🤖 AI Summary
To address the limitations of fixed physical topologies and restricted inter-network connectivity in quantum local area networks (QLANs), this paper proposes a dynamic network-layer topology reconfiguration method based on multipartite entanglement. By designing distributable multipartite entangled states and integrating local quantum operations with a novel entanglement routing protocol, the approach enables on-demand construction of “artificial topologies” and “artificial neighborhoods” across QLANs—overcoming functional bottlenecks inherent to bipartite entanglement in inter-network linking. This work constitutes the first systematic application of multipartite entanglement to quantum network topology engineering, supporting real-time, traffic-driven reconfiguration of artificial network structures. Experimental validation demonstrates significant improvements in logical connectivity between remote nodes, network flexibility, and entanglement resource utilization. The method establishes a new paradigm for scalable and engineerable quantum internet architectures.
📝 Abstract
Entanglement is unanimously recognized as the key communication resource of the Quantum Internet. Thus, the possibility of implementing unparalleled network functionalities by exploiting entanglement is gaining huge attention. However, the research efforts in this context are mainly focused on bipartite entanglement, often discarding the wide unexplored classes of entanglement shared among more than two parties, known as multipartite entanglement. In this paper, we aim at exploiting multipartite entanglement as inter-network resource.

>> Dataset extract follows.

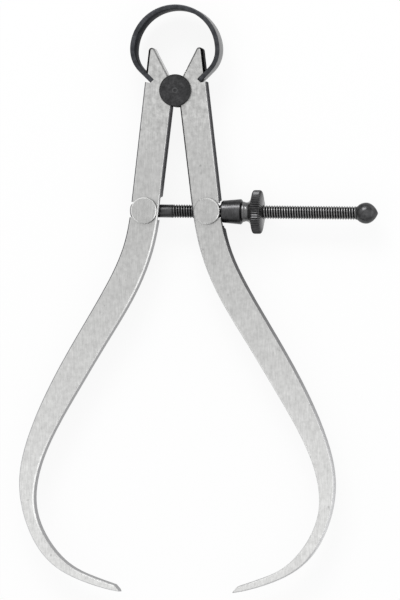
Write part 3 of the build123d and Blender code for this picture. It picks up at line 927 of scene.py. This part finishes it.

Specifically, we consider the interconnection of different Quantum Local Area Networks (QLANs), and we show that multipartite entanglement allows to dynamically generate an inter-QLAN artificial topology, by means of local operations only, that overcomes the limitations of the physical QLAN topologies. To this aim, we first design the multipartite entangled state to be distributed within each QLAN. Then, we show how such a state can be engineered to: i) interconnect nodes belonging to different QLANs, and ii) dynamically adapt to different inter-QLAN traffic demands. Our contribution aims at providing the network engineering community with a hands-on guideline towards the concept of artificial topology and artificial neighborhood.